Ontem, o PT anunciou uma virtual intervenção nos 26 diretórios estaduais e do Distrito Federal. O comunicado foi cristalino: “Fica desde já estabelecido que toda e qualquer definição de candidaturas e política de aliança nos estados terá que ser submetida antecipadamente à Comissão Executiva Nacional.”

Apostando num cenário eleitoral convulsionado, o alto-comando petista julga conveniente se preparar para a “crescente agressividade”, como define. Sob estímulo do ex-capitão de Lula, José Dirceu, recolhido em Brasília depois de condenado à prisão no mensalão e na Lava-Jato, abriu-se espaço até para formulações sobre confronto à “alternativa fascista” nas ruas.

Antes da reunião em São Paulo, Dirceu evocou o estilo retórico do movimento estudantil dos anos 60: “A hora é de ação não de palavras, transformar a fúria e revolta, a indignação e mesmo o ódio em energia, para a luta e o combate.” O PT vai realizar um “dia de revolta” em Porto Alegre.

Para a campanha, a radicalização teria como protagonistas grupos de “reação”, discretamente organizados. A iniciativa avança sob uma justificativa partidária oficial: a de que a eleição, sem Lula, “poderá resultar em rebeldia popular” e “desobediência civil”.

O plano dos generais petistas guarda alguma coerência com a necessidade de manter alinhados os grupos que fracionam o PT, o PCdoB e o PSOL, e os pragmáticos PDT e PSB.

Sob esse arco-íris encontra-se parte substantiva dos 34% do eleitorado que indica intenção de votar em Lula — principalmente, como reação aos que se mantêm no outro extremo, com Jair Bolsonaro, com 19% da preferência, segundo o Datafolha. As mesmas pesquisas indicam média de 40% de rejeição a Lula há 12 meses seguidos.

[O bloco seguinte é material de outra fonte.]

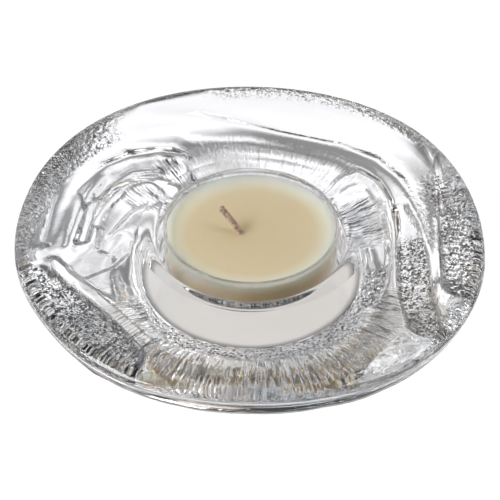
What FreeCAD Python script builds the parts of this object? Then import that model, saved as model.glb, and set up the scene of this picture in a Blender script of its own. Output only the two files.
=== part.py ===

Entre o ex-metalúrgico e o ex-paraquedista prevalece a maioria de 47% de eleitores insatisfeita e em busca de alternativa. Sua fragmentação pode levar a uma situação semelhante à do Rio, como tem repetido o ex-ministro Nelson Jobim aos clientes do banco BTG Pactual. Em 2016, Marcelo Crivella, ex-senador do PRB e ex-bispo da Igreja Universal, venceu Marcelo Freixo, do PSOL, apoiado por uma frente autodenominada de esquerda.